GIVEN DATA start

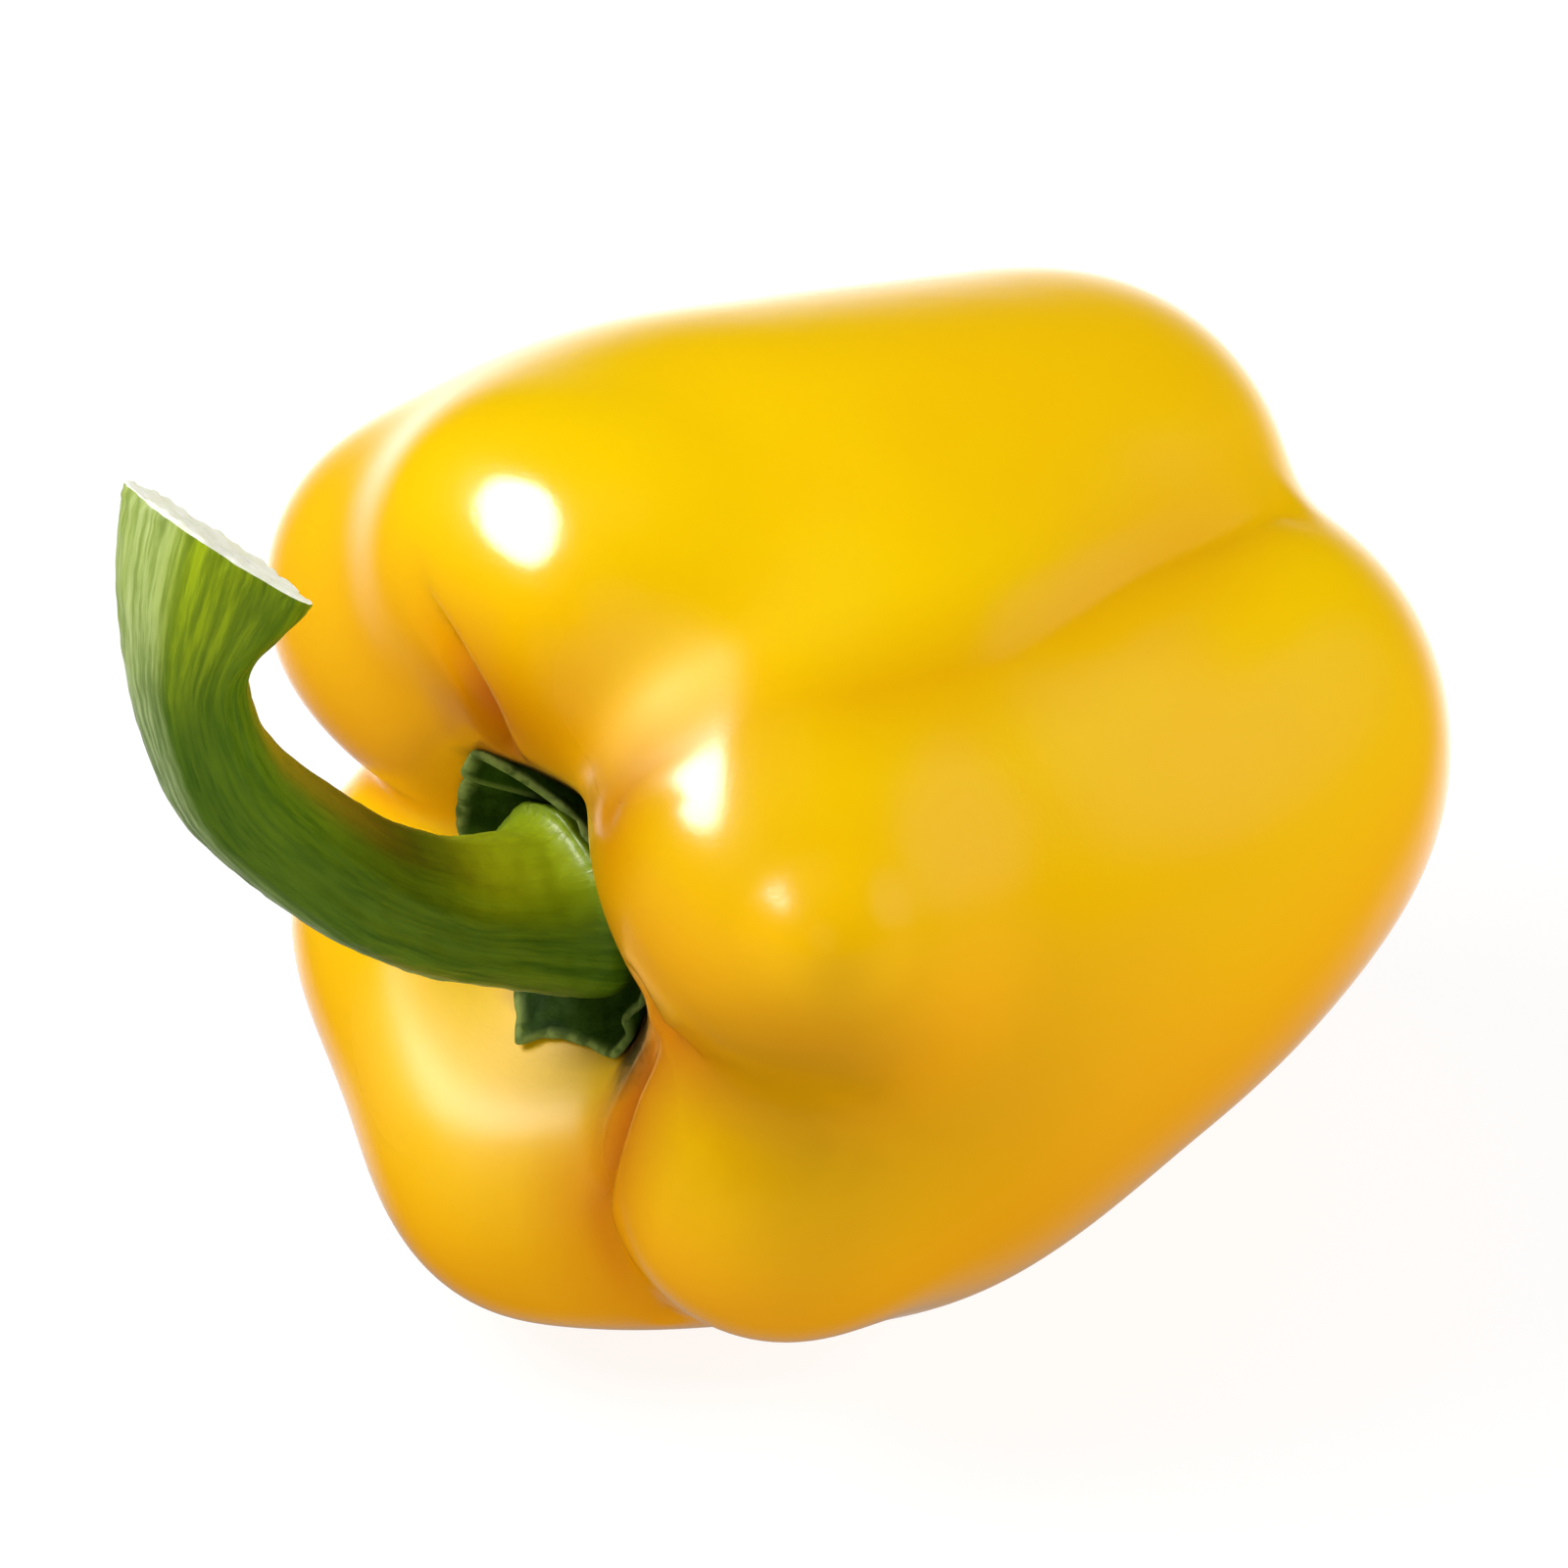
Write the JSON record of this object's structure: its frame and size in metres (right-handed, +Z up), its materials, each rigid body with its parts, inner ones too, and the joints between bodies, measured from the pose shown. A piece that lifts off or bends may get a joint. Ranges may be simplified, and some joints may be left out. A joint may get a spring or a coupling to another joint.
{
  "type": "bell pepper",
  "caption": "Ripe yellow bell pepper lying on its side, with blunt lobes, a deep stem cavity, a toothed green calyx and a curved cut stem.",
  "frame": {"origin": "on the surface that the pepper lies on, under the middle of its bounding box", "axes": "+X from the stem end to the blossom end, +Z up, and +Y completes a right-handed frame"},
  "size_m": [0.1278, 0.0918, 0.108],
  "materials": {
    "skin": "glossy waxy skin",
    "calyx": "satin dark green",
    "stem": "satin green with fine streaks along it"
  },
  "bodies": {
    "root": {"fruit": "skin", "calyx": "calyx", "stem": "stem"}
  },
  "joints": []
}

GIVEN DATA end

Quote the entire listing above exactly.

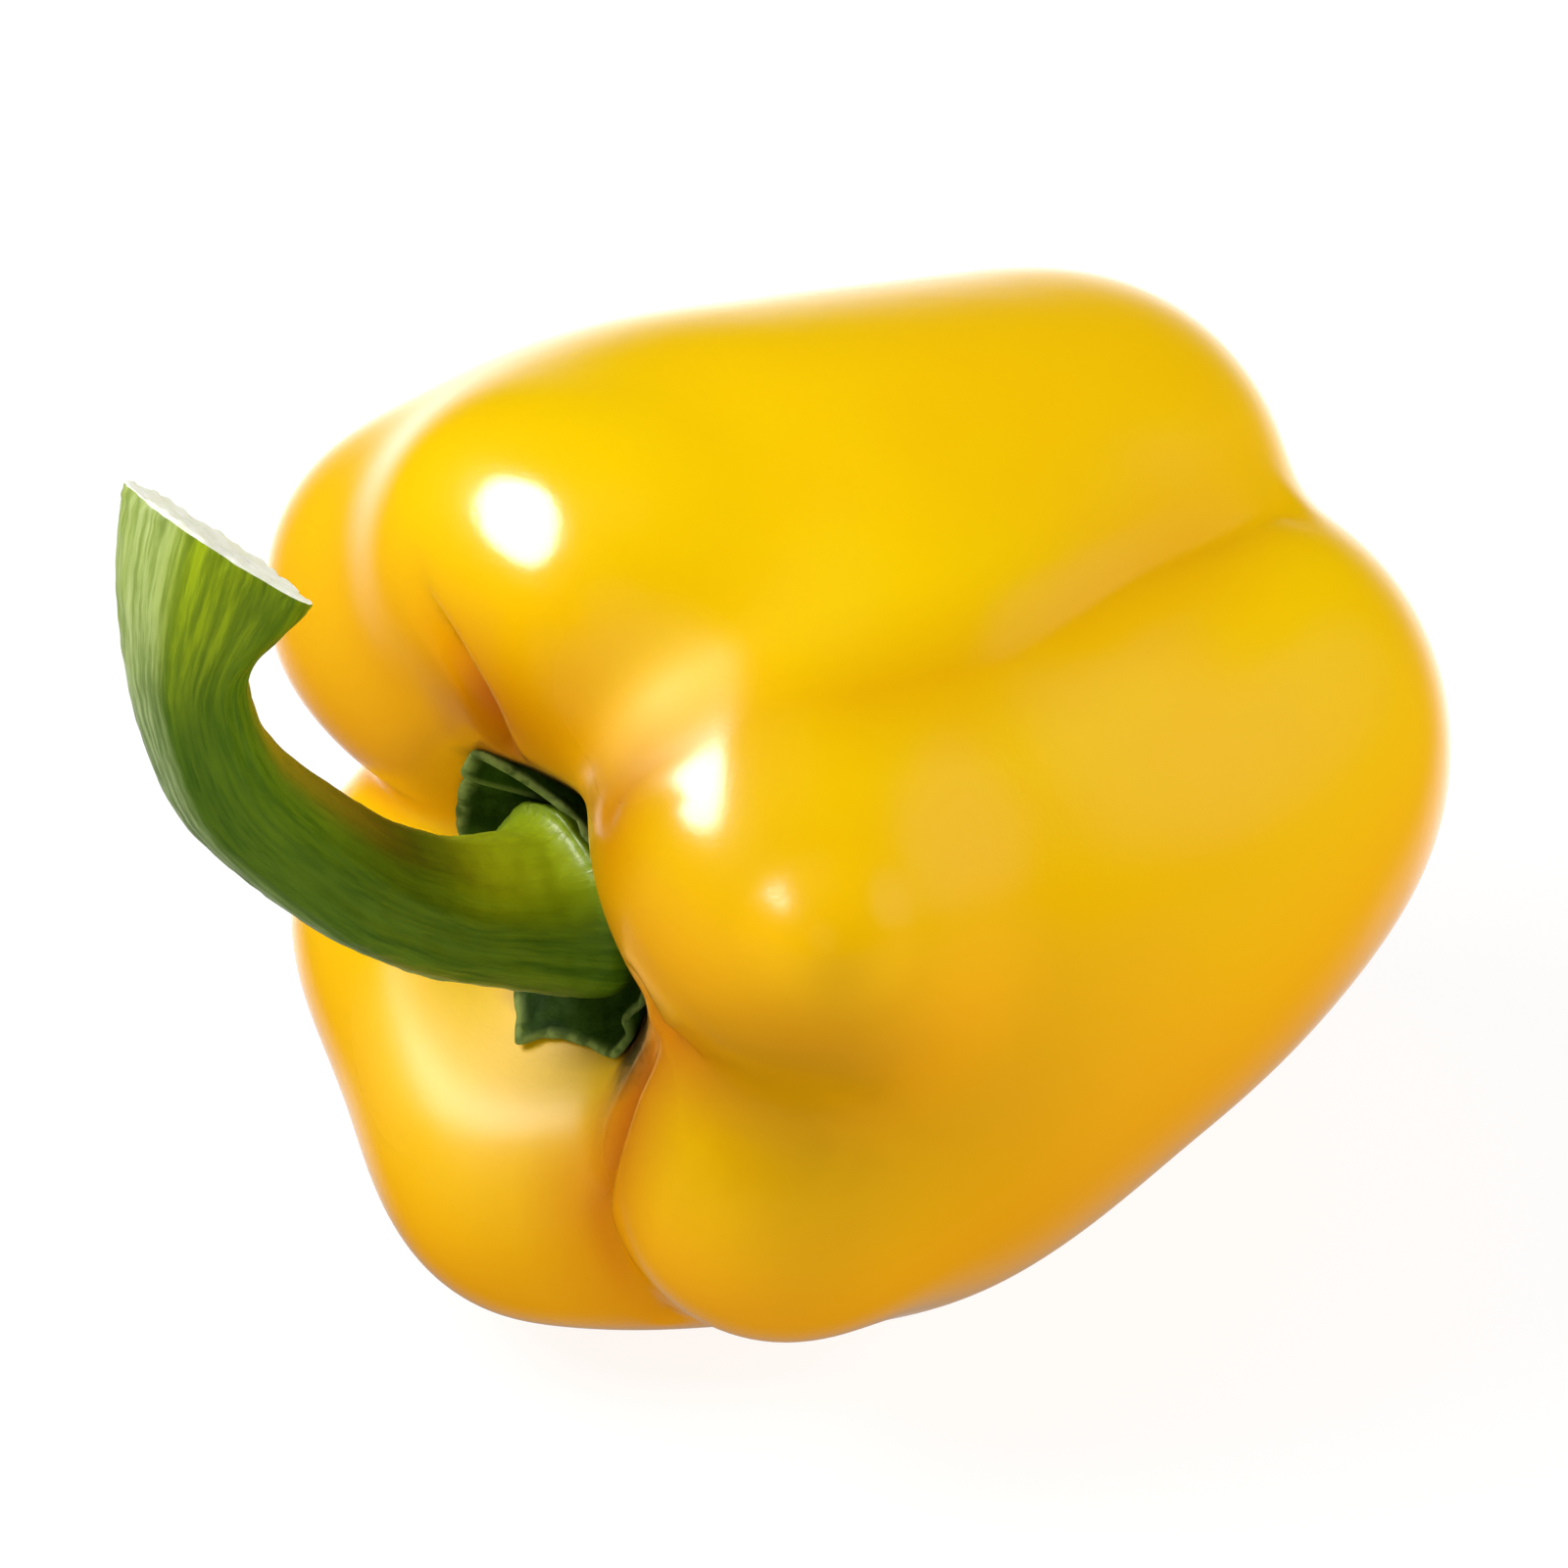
Write the JSON record of this object's structure: its frame and size in metres (right-handed, +Z up), its materials, each rigid body with its parts, inner ones too, and the joints between bodies, measured from the pose shown. A piece that lifts off or bends may get a joint. Ranges may be simplified, and some joints may be left out. A joint may get a spring or a coupling to another joint.
{
  "type": "bell pepper",
  "caption": "Ripe yellow bell pepper lying on its side, with blunt lobes, a deep stem cavity, a toothed green calyx and a curved cut stem.",
  "frame": {"origin": "on the surface that the pepper lies on, under the middle of its bounding box", "axes": "+X from the stem end to the blossom end, +Z up, and +Y completes a right-handed frame"},
  "size_m": [0.1278, 0.0918, 0.108],
  "materials": {
    "skin": "glossy waxy skin",
    "calyx": "satin dark green",
    "stem": "satin green with fine streaks along it"
  },
  "bodies": {
    "root": {"fruit": "skin", "calyx": "calyx", "stem": "stem"}
  },
  "joints": []
}